[Begin]

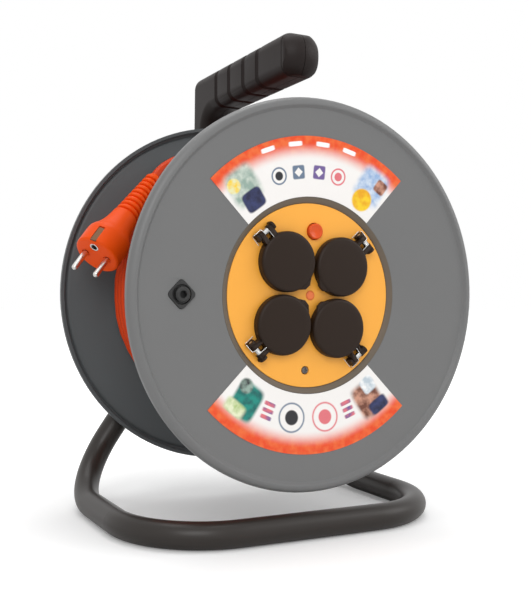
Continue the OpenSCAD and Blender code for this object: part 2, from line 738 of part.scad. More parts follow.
// Straight insulated wire runs with round joints through a list of points.
module wire(p) for (k = [0:len(p) - 2]) {
    d = p[k + 1] - p[k];
    translate(p[k]) rotate([0, acos(d[2] / norm(d)), atan2(d[1], d[0])])
        cylinder(r = wire_r, h = norm(d), $fn = 20);
    if (k > 0) translate(p[k]) sphere(r = wire_r, $fn = 20);
}

wire_y = core_entry_y + 1;
back_y = 52.6;
ring_back = ring_y + 1.2;

module wire_live() color("#7a4a24") pattern()
    wire([[-50, wire_y, 1.9], [-48.5, wire_y, 1.9], [-48.5, back_y, 1.9], [-4, back_y, 48],
        [-4, 50, 48]]);
module wire_neutral() color("#3b6fb5") pattern()
    wire([[-50, wire_y, -1.9], [-48.5, wire_y, -1.9], [-48.5, back_y, -1.9],
        [-23.1, back_y, -1.9], [-23.1, ring_back, -1.9]]);
module wire_earth() color("#6fa33c") pattern()
    wire([[-50, wire_y - 3.2, 0], [-46.4, wire_y - 3.2, 0], [-46.4, 42.2, 0],
        [-socket_off, 42.2, 0], [-socket_off, strap_y + 1.8, 0]]);
module wire_link() color("#7a4a24") pattern()
    wire([[7.5, 45, 44], [13, 45, 44], [13, ring_back + 0.7, 40]]);

// ---- Cable, plug -------------------------------------------------------------
coil_y1 = coil_y0 - 3.9;
module cable_coil() color("#ff5a10") at_axle() turned() polygon([
    [core_r, coil_y0], [core_r + 3.6, coil_y0], [core_r + 8, coil_y1], [coil_r, coil_y1],
    [coil_r, drum_w - coil_y1], [core_r + 8, drum_w - coil_y1],
    [core_r + 3.6, drum_w - coil_y0], [core_r, drum_w - coil_y0]]);

function spot(q) = [q[1] * cos(q[0]), q[2], q[1] * sin(q[0])];
function smooth(a, b, c, d, t) = 0.5 * (2 * b + (c - a) * t + (2 * a - 5 * b + 4 * c - d) * t * t
    + (3 * b - a - 3 * c + d) * t * t * t);
steps = 4;
last = len(tail) - 1;
tail_line = concat([for (k = [0:last - 1], t = [0:steps - 1]) smooth(
    spot(tail[max(k - 1, 0)]), spot(tail[k]), spot(tail[k + 1]),
    spot(tail[min(k + 2, last)]), t / steps)], [spot(tail[last])]);
function unit(v) = v / norm(v);
sides = 12;
ends = len(tail_line) - 1;
tail_rings = [for (k = [0:ends])
    let (t = unit(tail_line[min(k + 1, ends)] - tail_line[max(k - 1, 0)]),
        u = unit(cross(t, [0, 1, 0])), v = cross(t, u))
    [for (s = [0:sides - 1]) tail_line[k]
        + tail_r * (cos(360 * s / sides) * u + sin(360 * s / sides) * v)]];

module cable_tail() color("#ff5a10") at_axle() polyhedron(
    points = [for (ring = tail_rings) each ring],
    faces = concat([[for (s = [0:sides - 1]) s]],
        [for (k = [0:ends - 1], s = [0:sides - 1])
            let (n = (s + 1) % sides)
            [k * sides + n, k * sides + s, (k + 1) * sides + s, (k + 1) * sides + n]],
        [[for (s = [sides - 1:-1:0]) ends * sides + s]]));

module at_plug() at_axle() translate(plug_at) rotate(plug_turn) children();

module plug_body() color("#ff5a10") at_plug() difference() {
    rotate_extrude($fn = 64) polygon([[0, -plug_len], [neck_r, -plug_len],
        [neck_r + 1.5, -plug_len + 10], [plug_d / 2 - 2.5, -23], [plug_d / 2, -19],
        [plug_d / 2, -2], [plug_d / 2 - 1.6, 0], [0, 0]]);
    for (s = [-1, 1]) {
        translate([s * pin_pitch / 2, 0, -14])
            cylinder(r = pin_d / 2 - pin_step, h = 20, $fn = 32);
        block([-2.4, s > 0 ? plug_d / 2 - 1.6 : -plug_d / 2 - 1, -14],
            [2.4, s > 0 ? plug_d / 2 + 1 : -plug_d / 2 + 1.6, 1]);
    }
    translate([0, 10, -12]) cylinder(r = 2.4, h = 13, $fn = 32);
}

module plug_relief() color("#ff5a10") at_plug() difference() {
    union() {
        rotate_extrude($fn = 48) polygon([[0, -plug_len - relief_len],
            [relief_r, -plug_len - relief_len], [neck_r - 1.5, -plug_len], [0, -plug_len]]);
        for (k = [1:5]) translate([0, 0, -plug_len - k * 8])
            cylinder(r = neck_r - 0.4 - k * 0.55, h = 3.4, $fn = 48);
    }
}

module plug_pins() color("#c9c9c4") at_plug() for (s = [-1, 1])
    translate([s * pin_pitch / 2, 0, 0]) {
        translate([0, 0, -14]) cylinder(r = pin_d / 2 - pin_step, h = 15, $fn = 32);
        cylinder(r = pin_d / 2, h = pin_len - pin_d / 2, $fn = 32);
        translate([0, 0, pin_len - pin_d / 2]) sphere(r = pin_d / 2, $fn = 32);
    }

module plug_earth_strips() color("#c9c9c4") at_plug() for (s = [-1, 1])
    block([-2.4, s > 0 ? plug_d / 2 - 1.6 : -plug_d / 2 + 0.6, -14],
        [2.4, s > 0 ? plug_d / 2 - 0.6 : -plug_d / 2 + 1.6, -0.4]);

module socket_well_1() socket_well(45);
module socket_well_2() socket_well(135);
module socket_well_3() socket_well(225);
module socket_well_4() socket_well(315);
module earth_contact_1() earth_contact(45);
module earth_contact_2() earth_contact(135);
module earth_contact_3() earth_contact(225);
module earth_contact_4() earth_contact(315);
module lid_1() lid(45);
module lid_2() lid(135);
module lid_3() lid(225);
module lid_4() lid(315);
module lid_seal_1() lid_seal(45);
module lid_seal_2() lid_seal(135);
module lid_seal_3() lid_seal(225);
module lid_seal_4() lid_seal(315);

stand_tube();
hub_plate();
axle();
axle_washer();
axle_screw();
thrust_washer();
grip_left();
grip_right();
grip_screws();
front_flange();
front_core();
rear_core();
rear_flange();
drum_screws();
axle_bush_front();
axle_bush_rear();
panel_gasket();
socket_panel();
lid_pins();
lid_springs();
panel_screws();
socket_well_1();
socket_well_2();
socket_well_3();
socket_well_4();
earth_contact_1();
earth_contact_2();
earth_contact_3();
earth_contact_4();
earth_ring();
live_strip();
neutral_strip();
cutout_body();
reset_button();
knob_socket();
label_top();
label_bottom();
lid_1();
lid_2();
lid_3();
lid_4();
lid_seal_1();
lid_seal_2();
lid_seal_3();
lid_seal_4();
cord_gland();
cable_inner();
cord_clamp();
clamp_screws();
wire_live();
wire_neutral();
wire_earth();
wire_link();
cable_coil();
cable_tail();
plug_body();
plug_relief();
plug_pins();
plug_earth_strips();
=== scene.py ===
import math

import bpy
from mathutils import Euler, Matrix, Vector


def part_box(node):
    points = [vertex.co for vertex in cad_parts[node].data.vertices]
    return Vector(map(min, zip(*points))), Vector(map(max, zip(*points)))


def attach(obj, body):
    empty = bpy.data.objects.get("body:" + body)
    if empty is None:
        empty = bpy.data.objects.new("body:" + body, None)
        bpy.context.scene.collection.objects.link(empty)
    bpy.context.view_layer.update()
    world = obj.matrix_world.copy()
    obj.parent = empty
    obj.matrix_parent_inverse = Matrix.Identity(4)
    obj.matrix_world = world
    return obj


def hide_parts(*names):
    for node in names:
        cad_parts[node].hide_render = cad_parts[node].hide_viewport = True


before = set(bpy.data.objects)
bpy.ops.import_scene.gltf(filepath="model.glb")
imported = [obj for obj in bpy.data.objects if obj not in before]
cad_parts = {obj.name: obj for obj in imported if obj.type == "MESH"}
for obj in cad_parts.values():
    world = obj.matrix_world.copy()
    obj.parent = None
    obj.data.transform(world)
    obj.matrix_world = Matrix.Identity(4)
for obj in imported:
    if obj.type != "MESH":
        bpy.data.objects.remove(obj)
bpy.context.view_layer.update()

bpy.ops.object.select_all(action="DESELECT")

# ---- Camera -------------------------------------------------------------------
# A normal lens at axle height, well to the left of the socket side. It is placed from
# the drum, whose axle runs along +Y through the middle of its flanges.
drum_low, drum_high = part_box("front_flange")
front_rim_y = drum_low[1]
axle_z = (drum_low[2] + drum_high[2]) / 2
CAMERA_LEFT, CAMERA_AWAY, CAMERA_RISE = 0.3538, 0.593, 0.00558
CAMERA_YAW, CAMERA_PITCH, CAMERA_ROLL = 27.69, -0.77, 0.77
camera_data = bpy.data.cameras.new("camera")
camera_data.lens = 56.49
camera = bpy.data.objects.new("camera", camera_data)
bpy.context.scene.collection.objects.link(camera)
camera.matrix_world = (
    Matrix.Translation((-CAMERA_LEFT, front_rim_y - CAMERA_AWAY, axle_z + CAMERA_RISE))
    @ Matrix.Rotation(math.radians(-CAMERA_YAW), 4, "Z")
    @ Matrix.Rotation(math.radians(90 + CAMERA_PITCH), 4, "X")
    @ Matrix.Rotation(math.radians(CAMERA_ROLL), 4, "Z"))
bpy.context.scene.camera = camera

# ---- Cable --------------------------------------------------------------------
# Round orange rubber cable, wound in five layers on the core from the gland at the
# front. The last turn climbs off the winding and ends in the plug.

# Sizes are in mm, angles in degrees from +X, and depths are measured back from the rim.
MM = 0.001
CABLE_D = 7.6
LAYERS, LAYER_STEP, FIRST_LAYER_R = 5, 6.9, 71.8
WINDING_PITCH, STEPS_PER_TURN = 7.7, 14
WINDING_FRONT, WINDING_BACK = 16.4, 154.6
GLAND_ANGLE, GLAND_DEPTH = 176.5, 24
CLIMB_TURN, CLIMB_STEPS = 100, 5
CLIMB_FOOT_R, CLIMB_ROUND, CLIMB_LIFT = 99.4, 7.8, 95
CLIMB_DEPTH, CLIMB_DRIFT = 146.9, 2.1
# The free end as (angle from where the climb ends, radius, depth).
TAIL = [(0, 107.2, 148), (12, 107.2, 148.8), (24, 107.2, 150), (36, 107.4, 151.5),
        (48, 108, 153), (60, 109.2, 154.5), (70, 111, 155.7), (80, 113.8, 156.6),
        (88, 116.6, 157.2), (96, 119.3, 157.5), (104, 121.7, 157.5), (111, 122.8, 157),
        (117, 122.6, 155.3), (122, 121.5, 152.8), (126.1, 119.5, 149.8)]


def on_drum(radius, angle, depth):
    """A place on the drum, by its distance from the axle, its angle and its depth."""
    a = math.radians(angle)
    return Vector((radius * math.cos(a) * MM, front_rim_y + depth * MM,
                   axle_z + radius * math.sin(a) * MM))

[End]

Task prompt:
Repeat, exactly and only, the lines from the beginning of the material through the line that contains "ring_back = ring_y + 1.2;".

Response to the task:
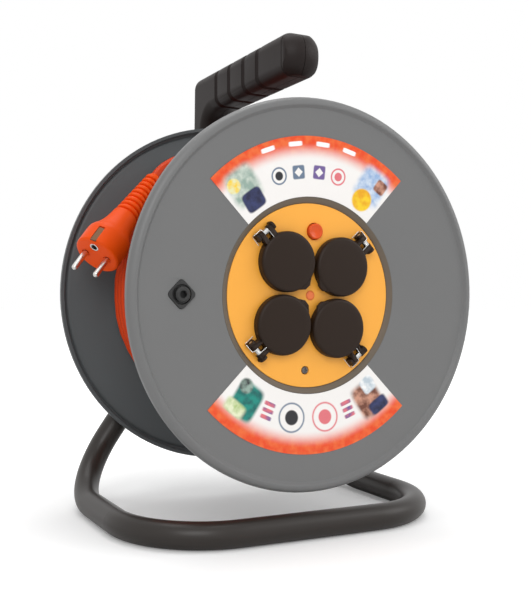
Continue the OpenSCAD and Blender code for this object: part 2, from line 738 of part.scad. More parts follow.
// Straight insulated wire runs with round joints through a list of points.
module wire(p) for (k = [0:len(p) - 2]) {
    d = p[k + 1] - p[k];
    translate(p[k]) rotate([0, acos(d[2] / norm(d)), atan2(d[1], d[0])])
        cylinder(r = wire_r, h = norm(d), $fn = 20);
    if (k > 0) translate(p[k]) sphere(r = wire_r, $fn = 20);
}

wire_y = core_entry_y + 1;
back_y = 52.6;
ring_back = ring_y + 1.2;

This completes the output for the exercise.